L’impression si profonde que les Marranes avaient conservée de leurs anciennes souffrances les rendait plus accessibles à la pitié. Aussi multiplièrent-ils à Amsterdam, avec une généreuse libéralité, les institutions de bienfaisance et d’instruction, hôpitaux, orphelinats, sociétés de secours (hermandades). Mais, comme tous les hommes, à côté de leurs brillantes qualités, ils avaient leurs faiblesses. Beaucoup d’entre eux, nés et élevés dans le catholicisme, en avaient conservé les idées et les habitudes, même après leur conversion au judaïsme. Pour ces Marranes, les rites juifs avaient la même signification que les sacrements catholiques, et les rabbins étaient des confesseurs, pouvant donner l’absolution des péchés.

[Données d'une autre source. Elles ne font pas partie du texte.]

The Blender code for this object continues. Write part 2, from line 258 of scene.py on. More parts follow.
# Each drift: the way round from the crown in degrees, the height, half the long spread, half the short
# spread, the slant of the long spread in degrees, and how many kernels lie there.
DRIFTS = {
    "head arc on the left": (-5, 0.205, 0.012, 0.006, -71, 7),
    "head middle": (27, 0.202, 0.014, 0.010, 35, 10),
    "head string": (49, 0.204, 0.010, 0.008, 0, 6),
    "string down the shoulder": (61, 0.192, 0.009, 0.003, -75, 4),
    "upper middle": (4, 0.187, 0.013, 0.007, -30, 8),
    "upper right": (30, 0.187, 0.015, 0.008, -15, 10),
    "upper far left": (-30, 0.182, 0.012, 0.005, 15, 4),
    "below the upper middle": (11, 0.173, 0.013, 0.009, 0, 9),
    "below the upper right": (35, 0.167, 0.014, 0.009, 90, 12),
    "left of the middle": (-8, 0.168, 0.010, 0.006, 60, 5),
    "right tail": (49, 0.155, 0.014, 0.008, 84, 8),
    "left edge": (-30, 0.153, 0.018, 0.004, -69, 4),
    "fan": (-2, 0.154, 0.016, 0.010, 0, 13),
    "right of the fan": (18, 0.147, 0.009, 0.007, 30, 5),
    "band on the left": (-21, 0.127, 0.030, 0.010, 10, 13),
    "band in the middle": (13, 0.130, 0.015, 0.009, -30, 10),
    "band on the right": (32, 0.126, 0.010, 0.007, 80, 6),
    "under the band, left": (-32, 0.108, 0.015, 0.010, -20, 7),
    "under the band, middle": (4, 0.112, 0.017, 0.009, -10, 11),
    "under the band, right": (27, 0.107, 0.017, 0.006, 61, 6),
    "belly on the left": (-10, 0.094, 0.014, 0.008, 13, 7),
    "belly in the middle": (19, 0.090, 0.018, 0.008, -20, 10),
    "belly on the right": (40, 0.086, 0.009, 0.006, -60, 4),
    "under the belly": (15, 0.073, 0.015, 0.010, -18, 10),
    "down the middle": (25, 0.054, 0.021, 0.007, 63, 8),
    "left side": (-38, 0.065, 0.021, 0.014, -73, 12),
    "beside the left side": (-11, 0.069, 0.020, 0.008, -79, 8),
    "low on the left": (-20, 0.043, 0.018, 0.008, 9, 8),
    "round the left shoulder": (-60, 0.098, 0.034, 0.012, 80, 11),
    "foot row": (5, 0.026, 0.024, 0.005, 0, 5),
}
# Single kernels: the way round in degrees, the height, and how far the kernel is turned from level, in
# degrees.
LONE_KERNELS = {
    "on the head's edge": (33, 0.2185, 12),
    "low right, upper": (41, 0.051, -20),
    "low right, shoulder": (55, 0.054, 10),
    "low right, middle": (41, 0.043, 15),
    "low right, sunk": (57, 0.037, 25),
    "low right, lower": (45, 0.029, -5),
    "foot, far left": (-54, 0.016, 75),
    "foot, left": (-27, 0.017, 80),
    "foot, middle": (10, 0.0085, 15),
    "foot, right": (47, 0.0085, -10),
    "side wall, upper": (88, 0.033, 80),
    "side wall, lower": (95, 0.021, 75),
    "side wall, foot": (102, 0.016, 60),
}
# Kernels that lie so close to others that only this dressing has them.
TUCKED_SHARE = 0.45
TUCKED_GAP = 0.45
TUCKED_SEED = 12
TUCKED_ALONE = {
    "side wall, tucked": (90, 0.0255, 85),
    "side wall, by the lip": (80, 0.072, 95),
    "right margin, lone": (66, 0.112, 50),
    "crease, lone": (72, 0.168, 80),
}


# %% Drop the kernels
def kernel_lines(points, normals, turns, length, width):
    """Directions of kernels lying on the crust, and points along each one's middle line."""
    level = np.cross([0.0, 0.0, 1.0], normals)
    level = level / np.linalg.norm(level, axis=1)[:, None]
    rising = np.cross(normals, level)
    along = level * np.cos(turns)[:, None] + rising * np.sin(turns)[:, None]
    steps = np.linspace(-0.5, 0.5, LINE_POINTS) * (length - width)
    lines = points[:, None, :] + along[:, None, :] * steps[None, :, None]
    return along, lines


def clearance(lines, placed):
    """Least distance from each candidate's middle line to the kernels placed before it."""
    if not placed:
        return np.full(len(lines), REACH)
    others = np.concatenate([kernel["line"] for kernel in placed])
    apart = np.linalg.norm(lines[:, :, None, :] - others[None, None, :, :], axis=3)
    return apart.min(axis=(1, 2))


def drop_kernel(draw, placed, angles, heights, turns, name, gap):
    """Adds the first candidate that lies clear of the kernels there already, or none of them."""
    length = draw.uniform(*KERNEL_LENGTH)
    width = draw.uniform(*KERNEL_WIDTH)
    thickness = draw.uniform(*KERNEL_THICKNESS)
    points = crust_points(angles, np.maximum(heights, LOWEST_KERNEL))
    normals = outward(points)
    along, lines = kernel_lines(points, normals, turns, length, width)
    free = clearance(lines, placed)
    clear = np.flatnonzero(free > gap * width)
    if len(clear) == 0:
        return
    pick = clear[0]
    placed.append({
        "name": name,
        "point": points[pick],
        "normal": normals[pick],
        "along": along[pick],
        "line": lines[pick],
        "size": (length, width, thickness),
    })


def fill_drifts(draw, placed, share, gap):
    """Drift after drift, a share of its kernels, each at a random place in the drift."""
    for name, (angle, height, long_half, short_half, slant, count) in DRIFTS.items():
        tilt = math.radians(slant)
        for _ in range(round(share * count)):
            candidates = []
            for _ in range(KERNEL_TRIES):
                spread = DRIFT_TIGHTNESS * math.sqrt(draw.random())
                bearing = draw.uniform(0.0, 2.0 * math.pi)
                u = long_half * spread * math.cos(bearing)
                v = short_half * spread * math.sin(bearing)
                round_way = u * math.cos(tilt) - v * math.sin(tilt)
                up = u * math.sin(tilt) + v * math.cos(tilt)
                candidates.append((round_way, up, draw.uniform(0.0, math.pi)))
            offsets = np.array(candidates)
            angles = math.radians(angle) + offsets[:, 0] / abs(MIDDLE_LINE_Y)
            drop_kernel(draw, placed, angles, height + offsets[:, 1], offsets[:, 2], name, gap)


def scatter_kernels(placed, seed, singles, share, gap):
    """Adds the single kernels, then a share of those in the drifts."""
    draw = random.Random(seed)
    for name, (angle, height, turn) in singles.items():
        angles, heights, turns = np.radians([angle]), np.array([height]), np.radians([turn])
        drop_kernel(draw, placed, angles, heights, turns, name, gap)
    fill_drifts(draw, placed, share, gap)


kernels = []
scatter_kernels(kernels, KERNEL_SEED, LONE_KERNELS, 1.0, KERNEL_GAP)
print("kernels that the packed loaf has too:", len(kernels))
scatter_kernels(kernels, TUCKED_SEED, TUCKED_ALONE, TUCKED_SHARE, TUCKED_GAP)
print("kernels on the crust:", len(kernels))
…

Ils étaient donc convaincus de pouvoir faire leur salut tout en s’abandonnant à leurs appétits et à leurs passions, pourvu que le prêtre leur pardonnât leurs fautes. De là, un sérieux relâchement dans les mœurs. Les deux premiers rabbins d’Amsterdam, tenant compte de la situation particulière de ces nouveaux Juifs, leur témoignèrent une large indulgence. Hais leur successeur, Isaac Uziel, flétrit ces mœurs corrompues du haut de la chaire avec une grande sévérité. Ses diatribes irritèrent une partie de ceux qu’elles atteignaient ; ils sortirent de la communauté, et, sous la direction de David Osorio, ils fondèrent une nouvelle communauté (1618) et choisirent David Pardo comme rabbin.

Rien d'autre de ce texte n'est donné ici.